* EXERCISE MATERIALS *
------------------------------------------------------------

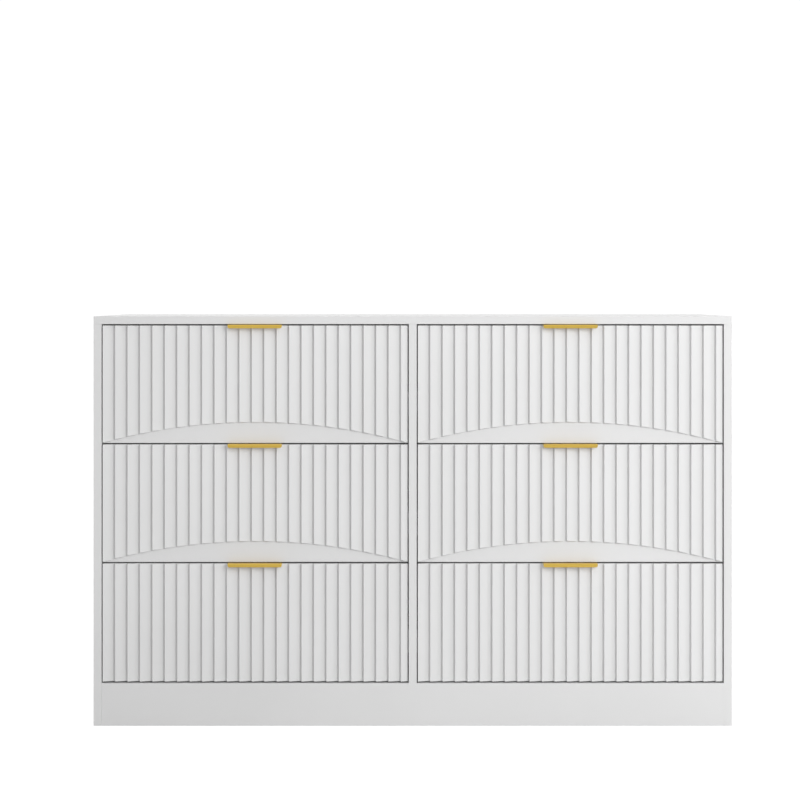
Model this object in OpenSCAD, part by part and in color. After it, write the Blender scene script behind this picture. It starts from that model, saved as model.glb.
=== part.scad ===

------------------------------------------------------------

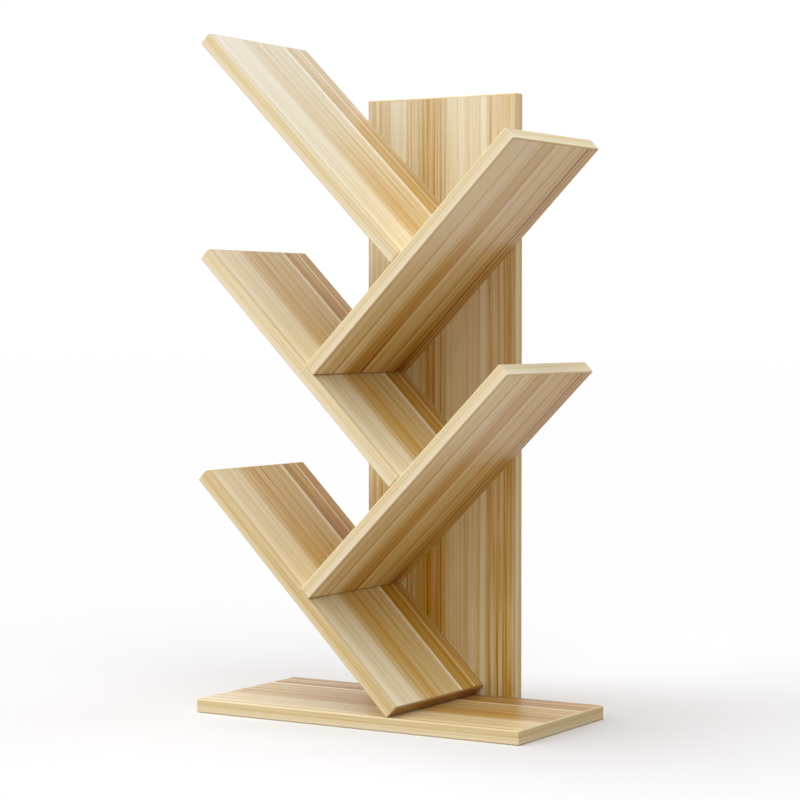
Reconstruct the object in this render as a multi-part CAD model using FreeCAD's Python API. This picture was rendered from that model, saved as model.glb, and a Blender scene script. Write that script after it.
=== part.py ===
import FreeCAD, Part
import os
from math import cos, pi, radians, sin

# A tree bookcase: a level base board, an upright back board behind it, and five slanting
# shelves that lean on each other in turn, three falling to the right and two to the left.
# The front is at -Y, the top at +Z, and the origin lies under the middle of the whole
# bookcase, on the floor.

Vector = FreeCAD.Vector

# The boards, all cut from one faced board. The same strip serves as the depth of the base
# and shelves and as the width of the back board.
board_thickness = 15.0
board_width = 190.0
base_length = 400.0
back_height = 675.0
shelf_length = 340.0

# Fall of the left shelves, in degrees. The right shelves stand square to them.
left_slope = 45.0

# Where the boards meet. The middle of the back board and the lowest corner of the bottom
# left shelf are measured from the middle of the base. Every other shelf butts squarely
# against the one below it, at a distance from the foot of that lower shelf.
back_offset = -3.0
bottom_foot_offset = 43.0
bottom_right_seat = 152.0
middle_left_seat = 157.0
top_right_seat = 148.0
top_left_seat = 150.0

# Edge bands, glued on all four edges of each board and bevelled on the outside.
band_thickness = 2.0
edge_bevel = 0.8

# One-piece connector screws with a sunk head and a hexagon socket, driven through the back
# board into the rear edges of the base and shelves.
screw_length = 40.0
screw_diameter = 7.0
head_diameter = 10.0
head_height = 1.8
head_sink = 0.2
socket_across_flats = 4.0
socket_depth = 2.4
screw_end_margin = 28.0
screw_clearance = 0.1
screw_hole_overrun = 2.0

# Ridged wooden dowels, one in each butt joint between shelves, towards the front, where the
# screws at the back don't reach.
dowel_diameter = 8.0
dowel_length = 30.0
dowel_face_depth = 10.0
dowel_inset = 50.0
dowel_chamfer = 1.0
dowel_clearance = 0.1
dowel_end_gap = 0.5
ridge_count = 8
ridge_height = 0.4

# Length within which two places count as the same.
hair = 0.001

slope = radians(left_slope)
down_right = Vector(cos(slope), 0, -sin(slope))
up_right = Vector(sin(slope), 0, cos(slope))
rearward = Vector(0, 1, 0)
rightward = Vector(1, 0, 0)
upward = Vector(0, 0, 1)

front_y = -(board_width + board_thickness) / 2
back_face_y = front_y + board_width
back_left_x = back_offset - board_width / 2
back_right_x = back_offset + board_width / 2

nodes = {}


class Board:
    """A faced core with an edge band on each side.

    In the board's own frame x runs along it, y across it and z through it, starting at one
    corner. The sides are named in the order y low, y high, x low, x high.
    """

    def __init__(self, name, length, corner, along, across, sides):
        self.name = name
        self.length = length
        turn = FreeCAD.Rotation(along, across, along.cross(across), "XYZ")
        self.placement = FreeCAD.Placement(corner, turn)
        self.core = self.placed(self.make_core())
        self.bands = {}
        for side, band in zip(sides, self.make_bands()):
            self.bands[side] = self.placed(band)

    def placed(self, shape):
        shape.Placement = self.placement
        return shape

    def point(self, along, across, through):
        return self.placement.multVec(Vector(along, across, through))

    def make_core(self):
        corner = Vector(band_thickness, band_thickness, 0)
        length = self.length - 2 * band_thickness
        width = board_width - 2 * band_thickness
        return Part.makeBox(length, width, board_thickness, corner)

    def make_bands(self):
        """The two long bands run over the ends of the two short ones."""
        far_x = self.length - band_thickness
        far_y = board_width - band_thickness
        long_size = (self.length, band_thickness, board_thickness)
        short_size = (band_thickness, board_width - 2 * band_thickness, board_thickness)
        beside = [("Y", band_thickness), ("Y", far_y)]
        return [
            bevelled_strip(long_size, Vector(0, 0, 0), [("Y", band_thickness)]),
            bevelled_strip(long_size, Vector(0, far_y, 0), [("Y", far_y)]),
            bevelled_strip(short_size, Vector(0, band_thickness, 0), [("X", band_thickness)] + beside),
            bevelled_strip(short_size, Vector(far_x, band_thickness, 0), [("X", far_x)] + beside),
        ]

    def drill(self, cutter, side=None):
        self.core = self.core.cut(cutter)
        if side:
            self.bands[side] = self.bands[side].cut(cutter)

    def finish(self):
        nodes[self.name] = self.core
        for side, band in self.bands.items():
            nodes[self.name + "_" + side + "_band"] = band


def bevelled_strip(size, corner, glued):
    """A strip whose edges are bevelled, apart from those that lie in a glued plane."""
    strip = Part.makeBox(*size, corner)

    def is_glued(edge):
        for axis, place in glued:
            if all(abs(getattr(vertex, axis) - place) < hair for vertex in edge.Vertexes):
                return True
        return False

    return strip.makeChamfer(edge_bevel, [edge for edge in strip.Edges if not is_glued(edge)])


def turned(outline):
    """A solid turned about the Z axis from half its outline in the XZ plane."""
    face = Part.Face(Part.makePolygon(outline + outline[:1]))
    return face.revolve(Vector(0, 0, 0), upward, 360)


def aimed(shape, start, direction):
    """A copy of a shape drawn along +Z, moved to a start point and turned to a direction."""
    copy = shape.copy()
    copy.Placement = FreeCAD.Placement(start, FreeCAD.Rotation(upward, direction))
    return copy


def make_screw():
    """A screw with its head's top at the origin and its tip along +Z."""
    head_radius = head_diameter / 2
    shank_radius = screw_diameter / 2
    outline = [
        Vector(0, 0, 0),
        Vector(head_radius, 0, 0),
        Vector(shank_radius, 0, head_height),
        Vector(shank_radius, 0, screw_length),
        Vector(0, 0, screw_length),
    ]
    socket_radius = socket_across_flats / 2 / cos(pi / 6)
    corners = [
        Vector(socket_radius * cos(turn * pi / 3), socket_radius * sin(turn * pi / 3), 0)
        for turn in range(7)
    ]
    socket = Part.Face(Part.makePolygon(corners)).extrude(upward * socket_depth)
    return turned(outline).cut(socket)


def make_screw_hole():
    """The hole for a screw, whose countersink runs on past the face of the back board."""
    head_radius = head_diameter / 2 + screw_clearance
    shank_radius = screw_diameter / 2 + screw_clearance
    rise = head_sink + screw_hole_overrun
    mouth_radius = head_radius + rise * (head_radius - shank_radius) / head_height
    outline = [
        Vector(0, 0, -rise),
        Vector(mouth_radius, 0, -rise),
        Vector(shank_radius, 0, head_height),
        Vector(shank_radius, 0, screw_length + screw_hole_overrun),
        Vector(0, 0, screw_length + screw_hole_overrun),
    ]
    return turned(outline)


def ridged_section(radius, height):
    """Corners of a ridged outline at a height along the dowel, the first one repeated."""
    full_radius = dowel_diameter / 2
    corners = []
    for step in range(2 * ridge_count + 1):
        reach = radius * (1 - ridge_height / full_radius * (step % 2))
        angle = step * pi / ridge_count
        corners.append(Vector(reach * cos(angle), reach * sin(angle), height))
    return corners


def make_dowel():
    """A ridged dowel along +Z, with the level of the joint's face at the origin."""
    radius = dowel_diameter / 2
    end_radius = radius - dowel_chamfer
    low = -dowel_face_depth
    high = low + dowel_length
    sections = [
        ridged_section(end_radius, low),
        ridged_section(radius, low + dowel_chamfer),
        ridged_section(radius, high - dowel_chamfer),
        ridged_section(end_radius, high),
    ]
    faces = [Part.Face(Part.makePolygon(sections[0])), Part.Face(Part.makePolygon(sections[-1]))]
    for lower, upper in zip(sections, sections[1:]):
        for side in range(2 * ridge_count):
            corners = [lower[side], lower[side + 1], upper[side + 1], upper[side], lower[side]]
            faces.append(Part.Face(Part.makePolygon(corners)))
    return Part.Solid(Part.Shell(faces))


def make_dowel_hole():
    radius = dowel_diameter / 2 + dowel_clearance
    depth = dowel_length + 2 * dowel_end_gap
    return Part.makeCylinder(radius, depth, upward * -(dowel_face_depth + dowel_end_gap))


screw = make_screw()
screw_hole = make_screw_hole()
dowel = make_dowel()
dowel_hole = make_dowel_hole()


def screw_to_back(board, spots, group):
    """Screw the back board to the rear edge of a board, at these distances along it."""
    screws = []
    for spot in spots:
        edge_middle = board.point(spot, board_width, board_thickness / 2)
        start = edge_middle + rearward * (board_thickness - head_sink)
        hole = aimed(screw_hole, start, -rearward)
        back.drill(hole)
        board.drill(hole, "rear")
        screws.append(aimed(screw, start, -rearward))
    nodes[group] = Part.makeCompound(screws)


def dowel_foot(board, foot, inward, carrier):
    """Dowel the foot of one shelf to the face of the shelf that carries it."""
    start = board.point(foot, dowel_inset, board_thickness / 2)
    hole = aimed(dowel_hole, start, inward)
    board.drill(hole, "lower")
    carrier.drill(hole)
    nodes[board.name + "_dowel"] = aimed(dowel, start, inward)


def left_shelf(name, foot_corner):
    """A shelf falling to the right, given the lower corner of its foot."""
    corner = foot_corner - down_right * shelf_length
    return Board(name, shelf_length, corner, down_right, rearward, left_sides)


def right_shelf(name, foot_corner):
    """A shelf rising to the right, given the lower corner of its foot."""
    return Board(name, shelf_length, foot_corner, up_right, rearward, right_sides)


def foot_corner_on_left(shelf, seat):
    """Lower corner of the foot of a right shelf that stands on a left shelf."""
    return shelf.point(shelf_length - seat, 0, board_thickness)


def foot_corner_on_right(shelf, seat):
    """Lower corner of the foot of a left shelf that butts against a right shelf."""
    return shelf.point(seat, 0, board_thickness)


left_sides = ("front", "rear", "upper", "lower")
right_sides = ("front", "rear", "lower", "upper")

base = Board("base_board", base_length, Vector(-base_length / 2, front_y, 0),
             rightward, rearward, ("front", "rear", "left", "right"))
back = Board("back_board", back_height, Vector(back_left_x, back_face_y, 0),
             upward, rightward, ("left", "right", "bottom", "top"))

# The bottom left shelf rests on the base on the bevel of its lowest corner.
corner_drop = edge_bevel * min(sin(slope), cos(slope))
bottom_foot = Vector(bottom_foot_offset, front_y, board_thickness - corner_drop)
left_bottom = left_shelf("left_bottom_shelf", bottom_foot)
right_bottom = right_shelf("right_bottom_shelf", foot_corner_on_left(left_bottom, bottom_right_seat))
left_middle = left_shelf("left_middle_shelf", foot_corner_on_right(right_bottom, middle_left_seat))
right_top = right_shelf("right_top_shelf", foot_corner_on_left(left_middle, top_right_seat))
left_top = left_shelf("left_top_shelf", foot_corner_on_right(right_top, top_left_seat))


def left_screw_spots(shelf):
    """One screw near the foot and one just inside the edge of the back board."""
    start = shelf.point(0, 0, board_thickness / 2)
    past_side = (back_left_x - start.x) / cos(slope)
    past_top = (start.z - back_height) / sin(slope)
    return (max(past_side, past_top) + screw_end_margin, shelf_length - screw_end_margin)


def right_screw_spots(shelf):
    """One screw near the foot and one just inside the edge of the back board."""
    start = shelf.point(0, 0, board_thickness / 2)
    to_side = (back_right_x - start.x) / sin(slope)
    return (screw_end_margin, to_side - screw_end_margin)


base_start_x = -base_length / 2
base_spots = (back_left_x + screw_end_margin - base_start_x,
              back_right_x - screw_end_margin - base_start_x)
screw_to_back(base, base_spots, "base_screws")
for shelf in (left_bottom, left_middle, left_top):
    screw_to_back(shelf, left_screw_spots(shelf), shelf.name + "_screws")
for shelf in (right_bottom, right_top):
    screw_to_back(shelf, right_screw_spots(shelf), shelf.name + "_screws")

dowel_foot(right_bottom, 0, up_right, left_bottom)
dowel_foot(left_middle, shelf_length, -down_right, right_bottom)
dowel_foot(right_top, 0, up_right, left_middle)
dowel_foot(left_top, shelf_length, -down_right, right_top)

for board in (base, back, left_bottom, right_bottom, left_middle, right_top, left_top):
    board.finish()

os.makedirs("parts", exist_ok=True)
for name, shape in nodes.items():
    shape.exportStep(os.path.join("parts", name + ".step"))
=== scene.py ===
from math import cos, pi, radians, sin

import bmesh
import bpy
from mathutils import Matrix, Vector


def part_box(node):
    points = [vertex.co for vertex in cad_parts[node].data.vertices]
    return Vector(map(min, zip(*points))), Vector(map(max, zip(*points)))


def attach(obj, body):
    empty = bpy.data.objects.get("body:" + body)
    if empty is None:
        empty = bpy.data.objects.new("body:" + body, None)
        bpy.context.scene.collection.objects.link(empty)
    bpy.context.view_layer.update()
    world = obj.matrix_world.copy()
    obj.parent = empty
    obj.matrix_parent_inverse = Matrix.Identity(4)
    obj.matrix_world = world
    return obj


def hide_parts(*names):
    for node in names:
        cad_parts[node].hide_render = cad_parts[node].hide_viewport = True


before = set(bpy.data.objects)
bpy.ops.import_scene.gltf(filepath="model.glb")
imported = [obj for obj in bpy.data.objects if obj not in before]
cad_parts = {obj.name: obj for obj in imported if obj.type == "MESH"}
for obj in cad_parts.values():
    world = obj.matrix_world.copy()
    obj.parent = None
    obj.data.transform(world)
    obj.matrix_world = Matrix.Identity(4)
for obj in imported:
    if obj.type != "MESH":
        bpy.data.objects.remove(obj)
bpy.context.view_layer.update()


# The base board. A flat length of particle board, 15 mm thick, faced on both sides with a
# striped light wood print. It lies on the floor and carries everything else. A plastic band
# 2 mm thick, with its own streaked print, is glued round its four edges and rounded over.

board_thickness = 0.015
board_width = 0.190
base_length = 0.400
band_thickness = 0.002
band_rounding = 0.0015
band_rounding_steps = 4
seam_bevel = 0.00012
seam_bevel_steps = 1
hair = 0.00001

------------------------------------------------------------

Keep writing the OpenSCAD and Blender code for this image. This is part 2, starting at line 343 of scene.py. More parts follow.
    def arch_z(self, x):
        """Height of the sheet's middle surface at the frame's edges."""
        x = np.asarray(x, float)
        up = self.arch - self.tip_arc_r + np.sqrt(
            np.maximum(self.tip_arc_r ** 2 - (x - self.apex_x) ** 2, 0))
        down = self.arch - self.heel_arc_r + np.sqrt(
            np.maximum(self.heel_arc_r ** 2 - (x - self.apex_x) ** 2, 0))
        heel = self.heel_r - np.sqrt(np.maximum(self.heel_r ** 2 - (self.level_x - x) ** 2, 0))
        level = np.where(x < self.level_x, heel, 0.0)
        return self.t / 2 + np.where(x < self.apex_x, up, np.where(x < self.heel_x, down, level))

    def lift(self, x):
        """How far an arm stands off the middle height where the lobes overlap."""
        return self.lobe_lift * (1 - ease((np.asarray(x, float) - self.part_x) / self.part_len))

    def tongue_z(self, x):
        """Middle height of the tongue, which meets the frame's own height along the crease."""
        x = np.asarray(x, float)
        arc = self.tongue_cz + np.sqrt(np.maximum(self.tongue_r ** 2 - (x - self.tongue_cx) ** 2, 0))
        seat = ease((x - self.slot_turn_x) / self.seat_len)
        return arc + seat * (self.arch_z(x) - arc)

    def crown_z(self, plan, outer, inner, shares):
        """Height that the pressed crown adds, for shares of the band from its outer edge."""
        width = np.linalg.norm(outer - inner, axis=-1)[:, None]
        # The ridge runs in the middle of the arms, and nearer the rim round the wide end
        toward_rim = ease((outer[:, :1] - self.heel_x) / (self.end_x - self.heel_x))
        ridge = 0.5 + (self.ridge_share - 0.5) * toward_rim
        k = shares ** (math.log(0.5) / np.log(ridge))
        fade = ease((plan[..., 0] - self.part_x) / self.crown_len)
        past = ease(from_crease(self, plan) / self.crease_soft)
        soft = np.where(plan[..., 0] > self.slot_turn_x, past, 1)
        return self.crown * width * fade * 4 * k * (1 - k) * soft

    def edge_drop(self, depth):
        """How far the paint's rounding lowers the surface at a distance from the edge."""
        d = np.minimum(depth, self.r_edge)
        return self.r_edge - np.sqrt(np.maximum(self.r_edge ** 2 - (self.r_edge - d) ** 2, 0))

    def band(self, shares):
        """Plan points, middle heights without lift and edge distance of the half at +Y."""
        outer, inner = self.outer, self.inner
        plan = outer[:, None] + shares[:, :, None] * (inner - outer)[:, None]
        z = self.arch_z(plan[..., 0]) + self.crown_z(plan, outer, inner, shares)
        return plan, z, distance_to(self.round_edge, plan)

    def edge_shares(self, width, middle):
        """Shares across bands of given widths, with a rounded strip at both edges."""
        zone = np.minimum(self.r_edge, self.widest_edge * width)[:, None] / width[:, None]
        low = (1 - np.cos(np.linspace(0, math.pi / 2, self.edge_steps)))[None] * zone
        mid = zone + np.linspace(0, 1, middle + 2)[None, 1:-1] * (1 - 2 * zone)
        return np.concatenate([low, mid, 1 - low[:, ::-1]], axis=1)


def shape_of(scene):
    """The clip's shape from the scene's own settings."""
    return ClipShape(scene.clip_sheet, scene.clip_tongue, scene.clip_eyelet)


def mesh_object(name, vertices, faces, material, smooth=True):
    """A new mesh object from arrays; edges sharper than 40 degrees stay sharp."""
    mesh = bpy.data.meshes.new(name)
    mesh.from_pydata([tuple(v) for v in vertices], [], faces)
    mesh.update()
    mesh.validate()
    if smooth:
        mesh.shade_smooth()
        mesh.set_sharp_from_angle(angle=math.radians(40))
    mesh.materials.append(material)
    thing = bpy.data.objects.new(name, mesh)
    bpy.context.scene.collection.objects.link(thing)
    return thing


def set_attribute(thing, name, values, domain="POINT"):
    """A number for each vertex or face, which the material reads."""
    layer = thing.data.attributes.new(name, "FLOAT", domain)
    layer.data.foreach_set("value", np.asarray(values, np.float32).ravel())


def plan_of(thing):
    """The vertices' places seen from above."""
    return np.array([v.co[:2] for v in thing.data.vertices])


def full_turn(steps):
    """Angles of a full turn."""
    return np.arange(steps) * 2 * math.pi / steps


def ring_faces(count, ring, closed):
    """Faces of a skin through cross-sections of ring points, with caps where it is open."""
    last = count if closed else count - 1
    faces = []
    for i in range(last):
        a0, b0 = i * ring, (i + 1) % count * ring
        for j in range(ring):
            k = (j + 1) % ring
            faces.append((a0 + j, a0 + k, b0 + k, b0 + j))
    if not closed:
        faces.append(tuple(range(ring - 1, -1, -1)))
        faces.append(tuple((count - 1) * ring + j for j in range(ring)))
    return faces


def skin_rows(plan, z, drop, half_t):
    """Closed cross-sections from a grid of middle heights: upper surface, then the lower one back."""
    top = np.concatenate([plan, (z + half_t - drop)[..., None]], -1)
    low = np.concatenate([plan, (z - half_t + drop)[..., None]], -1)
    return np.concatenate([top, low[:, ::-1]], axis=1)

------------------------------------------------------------

* WHAT IS EXPECTED *
Select all lines in the listing that include the word "Identity".

* RESULT OF THE EXERCISE *
    obj.matrix_parent_inverse = Matrix.Identity(4)
    obj.matrix_world = Matrix.Identity(4)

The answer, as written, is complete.